Worlds Hide Somewhere Between Shadow and Light

My dark Balinese coffee steams in a cup like some sort of spell; through it, the vista of green rice fields expands beyond the tiny garden and the sunlit porch. Coconut palms and thatched huts punctuate horizons, and above, a blue cloudless sky expands in the warm air. Slanting sunlight illuminates the tips of the foot-high crop. There are glittering morning dewdrops on every blade of wispy rice-grass. I wonder how many hidden cockerels are running around the fields eating caterpillars and other bugs… the chorus of crowing like some sort of hide-n-seek cry is part chaos, part hunt.



Dewy Orbs and Sparkling Light

Between twittering birds and the chirping of hidden cicadas, between bites of toast with orange marmalade, a silvery cobweb flutters in the gentle breeze –geometric lines form strangely when they catch the sun, disappearing a second later, like some magical invisibility cloak hiding a hidden world that only dreamers can see.


Maybe if you believed in gnomes and fairies, you’d imagine a land of magical creatures — pixies riding roosters along hidden paths, running through forests of green grass, collecting crystallized sunlight from watery orbs of dew.
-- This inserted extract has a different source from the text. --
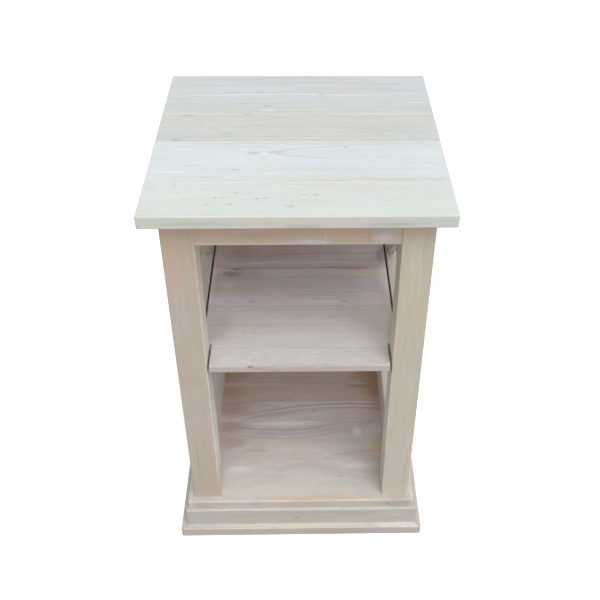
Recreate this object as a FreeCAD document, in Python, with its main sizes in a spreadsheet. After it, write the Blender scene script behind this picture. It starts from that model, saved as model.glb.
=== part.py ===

The fireflies at night would be their wish-lamp dreams, gently drifting over the paddy fields, rising towards the stars.


On dreamy mornings like these, worlds are conjured. Cloaked in sunlit spiderweb cloth, they drift just above ours, slightly unattainable, slightly bizarre, but wholly desirable. Fairytales are what we feed our children. They give us hope when we need it the most. They build worlds — both seen and unseen. They’re feel-good, feel-young elixirs, the kind you’d get from crystallized sunlight before your morning coffee kicks in. I wish the world would dream a little more.